DIRECTIVE
Nothing should be output except the lines from the one containing "The FreeCAD and" through the one containing "# ---- rollers", both ends included, each repeated exactly.

SUPPLIED RECORDS
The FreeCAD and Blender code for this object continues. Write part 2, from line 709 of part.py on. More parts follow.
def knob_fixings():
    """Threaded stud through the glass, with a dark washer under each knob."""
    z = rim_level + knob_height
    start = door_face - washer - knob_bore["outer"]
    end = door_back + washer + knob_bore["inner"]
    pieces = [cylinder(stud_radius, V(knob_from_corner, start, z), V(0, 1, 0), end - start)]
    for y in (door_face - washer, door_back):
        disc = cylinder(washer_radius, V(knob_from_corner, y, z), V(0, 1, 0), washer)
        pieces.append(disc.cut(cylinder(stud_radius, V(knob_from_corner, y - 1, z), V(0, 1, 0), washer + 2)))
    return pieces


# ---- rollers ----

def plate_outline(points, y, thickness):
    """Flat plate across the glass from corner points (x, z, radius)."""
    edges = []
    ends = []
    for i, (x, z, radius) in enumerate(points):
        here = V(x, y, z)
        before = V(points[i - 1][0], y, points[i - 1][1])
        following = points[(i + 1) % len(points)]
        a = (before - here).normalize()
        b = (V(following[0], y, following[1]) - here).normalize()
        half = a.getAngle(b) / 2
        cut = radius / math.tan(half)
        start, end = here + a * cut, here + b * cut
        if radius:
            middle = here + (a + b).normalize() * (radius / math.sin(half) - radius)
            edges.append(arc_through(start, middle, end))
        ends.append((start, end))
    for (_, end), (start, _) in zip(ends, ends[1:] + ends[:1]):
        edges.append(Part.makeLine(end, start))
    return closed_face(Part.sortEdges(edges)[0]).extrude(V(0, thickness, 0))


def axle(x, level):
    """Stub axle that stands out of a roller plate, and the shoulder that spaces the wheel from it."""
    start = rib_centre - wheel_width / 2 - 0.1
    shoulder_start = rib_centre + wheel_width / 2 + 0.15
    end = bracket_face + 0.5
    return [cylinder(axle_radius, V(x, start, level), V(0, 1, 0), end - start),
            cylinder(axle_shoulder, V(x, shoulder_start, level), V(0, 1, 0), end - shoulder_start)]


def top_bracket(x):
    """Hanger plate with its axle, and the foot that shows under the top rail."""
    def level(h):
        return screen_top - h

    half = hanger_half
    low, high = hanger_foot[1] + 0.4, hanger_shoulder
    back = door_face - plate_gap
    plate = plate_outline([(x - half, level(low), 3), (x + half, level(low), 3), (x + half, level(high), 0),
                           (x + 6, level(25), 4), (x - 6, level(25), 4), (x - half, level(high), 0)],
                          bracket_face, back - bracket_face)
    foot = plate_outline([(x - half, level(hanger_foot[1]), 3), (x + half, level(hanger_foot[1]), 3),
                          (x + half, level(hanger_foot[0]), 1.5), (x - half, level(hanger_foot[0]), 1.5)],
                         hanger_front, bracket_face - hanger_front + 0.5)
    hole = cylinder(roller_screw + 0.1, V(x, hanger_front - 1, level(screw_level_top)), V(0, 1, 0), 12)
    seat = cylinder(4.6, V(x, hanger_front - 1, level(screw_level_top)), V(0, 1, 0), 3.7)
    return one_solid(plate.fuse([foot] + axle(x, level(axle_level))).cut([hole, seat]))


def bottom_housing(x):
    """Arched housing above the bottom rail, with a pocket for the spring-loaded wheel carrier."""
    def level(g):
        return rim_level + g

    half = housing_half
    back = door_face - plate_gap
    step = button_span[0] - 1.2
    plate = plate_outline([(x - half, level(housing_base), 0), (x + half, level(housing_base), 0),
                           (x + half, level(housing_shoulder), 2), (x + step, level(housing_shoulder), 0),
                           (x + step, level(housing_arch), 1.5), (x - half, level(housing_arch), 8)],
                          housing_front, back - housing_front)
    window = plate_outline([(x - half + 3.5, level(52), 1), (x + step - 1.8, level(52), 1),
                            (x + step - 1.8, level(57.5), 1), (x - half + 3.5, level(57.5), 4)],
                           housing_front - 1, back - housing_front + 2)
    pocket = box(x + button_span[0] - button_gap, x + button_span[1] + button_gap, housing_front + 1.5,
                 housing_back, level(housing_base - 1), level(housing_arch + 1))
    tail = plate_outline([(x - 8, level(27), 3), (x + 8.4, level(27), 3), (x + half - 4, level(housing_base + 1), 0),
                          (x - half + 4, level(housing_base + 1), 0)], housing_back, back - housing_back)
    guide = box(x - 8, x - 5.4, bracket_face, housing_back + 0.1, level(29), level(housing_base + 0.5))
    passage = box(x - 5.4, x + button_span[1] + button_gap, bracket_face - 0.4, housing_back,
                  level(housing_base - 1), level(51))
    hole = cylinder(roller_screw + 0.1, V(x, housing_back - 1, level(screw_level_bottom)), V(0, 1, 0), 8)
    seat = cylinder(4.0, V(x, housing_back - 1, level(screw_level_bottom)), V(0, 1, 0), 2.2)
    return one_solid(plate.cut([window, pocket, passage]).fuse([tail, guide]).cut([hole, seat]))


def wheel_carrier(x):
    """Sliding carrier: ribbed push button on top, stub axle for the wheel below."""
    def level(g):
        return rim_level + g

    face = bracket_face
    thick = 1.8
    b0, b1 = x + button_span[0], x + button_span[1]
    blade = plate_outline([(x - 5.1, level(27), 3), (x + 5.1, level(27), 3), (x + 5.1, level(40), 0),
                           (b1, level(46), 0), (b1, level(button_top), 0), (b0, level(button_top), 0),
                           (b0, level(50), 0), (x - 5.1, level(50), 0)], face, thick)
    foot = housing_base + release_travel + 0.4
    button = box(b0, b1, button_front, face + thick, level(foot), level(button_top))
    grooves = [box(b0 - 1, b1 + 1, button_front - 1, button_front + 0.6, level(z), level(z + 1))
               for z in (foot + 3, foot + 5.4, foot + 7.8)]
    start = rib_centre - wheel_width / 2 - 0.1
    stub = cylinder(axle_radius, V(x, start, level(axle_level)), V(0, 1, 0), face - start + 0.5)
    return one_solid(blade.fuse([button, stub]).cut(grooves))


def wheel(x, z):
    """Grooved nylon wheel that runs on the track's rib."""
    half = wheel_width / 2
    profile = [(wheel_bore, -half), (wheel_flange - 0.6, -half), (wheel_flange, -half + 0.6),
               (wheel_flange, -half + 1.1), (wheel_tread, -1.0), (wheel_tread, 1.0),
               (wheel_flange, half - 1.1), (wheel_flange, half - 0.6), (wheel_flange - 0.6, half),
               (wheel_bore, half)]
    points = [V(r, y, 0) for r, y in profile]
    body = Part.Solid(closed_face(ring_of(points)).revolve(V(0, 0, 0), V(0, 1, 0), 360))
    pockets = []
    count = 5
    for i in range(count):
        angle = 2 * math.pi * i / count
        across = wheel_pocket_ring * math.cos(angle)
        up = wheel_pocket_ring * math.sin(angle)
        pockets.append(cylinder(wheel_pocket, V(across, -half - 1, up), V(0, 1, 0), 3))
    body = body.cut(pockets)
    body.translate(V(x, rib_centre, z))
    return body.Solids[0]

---

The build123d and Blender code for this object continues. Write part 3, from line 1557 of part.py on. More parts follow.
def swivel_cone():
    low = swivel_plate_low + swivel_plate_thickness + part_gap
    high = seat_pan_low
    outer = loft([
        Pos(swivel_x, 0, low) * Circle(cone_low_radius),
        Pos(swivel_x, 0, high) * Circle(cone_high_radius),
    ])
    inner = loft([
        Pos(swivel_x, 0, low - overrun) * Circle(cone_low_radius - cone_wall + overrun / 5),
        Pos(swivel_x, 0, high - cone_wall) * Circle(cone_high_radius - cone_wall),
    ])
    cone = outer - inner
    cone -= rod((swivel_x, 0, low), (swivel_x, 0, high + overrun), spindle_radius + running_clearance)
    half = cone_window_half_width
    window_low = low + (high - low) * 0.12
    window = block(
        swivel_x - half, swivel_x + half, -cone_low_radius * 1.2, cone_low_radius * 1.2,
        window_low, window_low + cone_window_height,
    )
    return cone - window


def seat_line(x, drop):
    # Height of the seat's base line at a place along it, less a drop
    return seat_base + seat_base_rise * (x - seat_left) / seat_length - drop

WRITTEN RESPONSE
The FreeCAD and Blender code for this object continues. Write part 2, from line 709 of part.py on. More parts follow.
def knob_fixings():
    """Threaded stud through the glass, with a dark washer under each knob."""
    z = rim_level + knob_height
    start = door_face - washer - knob_bore["outer"]
    end = door_back + washer + knob_bore["inner"]
    pieces = [cylinder(stud_radius, V(knob_from_corner, start, z), V(0, 1, 0), end - start)]
    for y in (door_face - washer, door_back):
        disc = cylinder(washer_radius, V(knob_from_corner, y, z), V(0, 1, 0), washer)
        pieces.append(disc.cut(cylinder(stud_radius, V(knob_from_corner, y - 1, z), V(0, 1, 0), washer + 2)))
    return pieces


# ---- rollers ----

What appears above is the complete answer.